As a lyricist, Otis spoke plainly, letting his voice load his words with desperation. His topics and lyrics had mundane origins. "Mr. Pitiful" played with the name given to him by a Memphis DJ. Al Jackson's acknowledgement that his hard-touring boss "needed a little respect" when he got home inspired Redding's song - which Aretha Franklin turned back around on him. Redding was wary of metaphysics. He introduced his cover of Smokey Robinson's then 3-year-old "My Girl" with a quip about "going back to the old days." Evidently he was somewhat befuddled at how a woman can be sunshine, the month of May, and honey rather than someone enfolded in his arms - as if such junk were strictly for the poets. As the album title Complete and Unbelievable … The Otis Redding Dictionary of Soul implied, he was more about defining the heart of the matter than dressing it up in rhetoric.
Which isn't to say that Redding couldn't be a nimble wit. He revels in the nuttiness of shaking "like a bowl of soup" in his version of Sam Cooke's "Shake!" The self-mocking "Fa-Fa-Fa-Fa-Fa (Sad Song)" is filled with those nonsense syllables, and he expects us to sing right along with him. One of his biggest hits was "Tramp," the marvelous spat with Carla Thomas in which the high school dropout-turned-ranch owner responds to his partner's taunt of "Otis, you're straight from the Georgia woods" with an extremely satisfied "That's good!"
The dilemma of the soulman is often situated between God and the bedroom, but Redding created his timeless music by bringing together what he felt with what he thought. Otis Blue expresses both sides of his character. Side one finds him immersed in the torture of love and the wider world of the black struggle, complaining about "Ole Man Trouble" but also singing Sam Cooke's anthem "A Change Is Gonna Come." Side two is a "state of the soul address" that claims B.B. King's "Rock Me Baby" and the Rolling Stones' "(I Can't Get No) Satisfaction" for his people. Redding's music observed no color bar or boundaries. And his take on "Day Tripper" rocks harder than the Beatles'.
Redding's generosity of spirit - his yearning for acceptance by both his woman and his audience, his refusal to discount music just because it wasn't called "soul" - is perhaps the most overlooked aspect of his legacy. He is a man for all seasons. But in our playlisted world, Redding sits at the back of the oldies station when in fact he's still capable of engaging in a dialogue with the present. The syncopation shared by Redding and Booker T. & the MG's is as jaw-dropping as a Destiny's Child record; "(Sittin' On) The Dock of the Bay" could teach Staind lessons in existential misery; and I'm still waiting for poetry-slam grads Maxwell and Erykah Badu to match the eloquence of "Fa-Fa-Fa-Fa-Fa."

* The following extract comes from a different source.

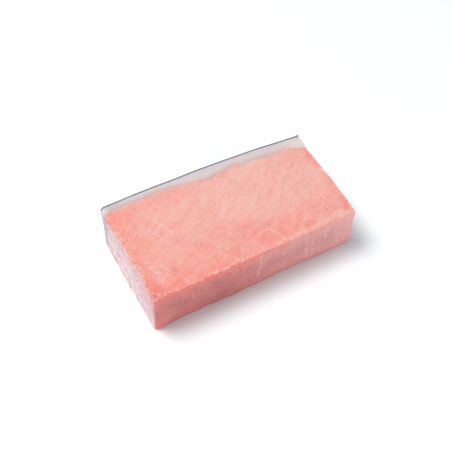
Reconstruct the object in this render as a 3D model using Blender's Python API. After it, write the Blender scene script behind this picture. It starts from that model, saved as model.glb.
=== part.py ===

Then there's "Try a Little Tenderness." Redding's spin on this 1930s war-horse has become his definitive statement, admitting that sometimes "young girls they do get weary," but that when times are hard - well, the salve is found in words both soft and gentle. From start to finish, the singer literally wills himself to believe that notion's truth. He's huffing and puffing with exhaustion by the track's glorious end, but you can bet weariness has left the building, and that tenderness indeed reigns supreme. Its triumph is a curative. There's no better prescription for whatever ails you.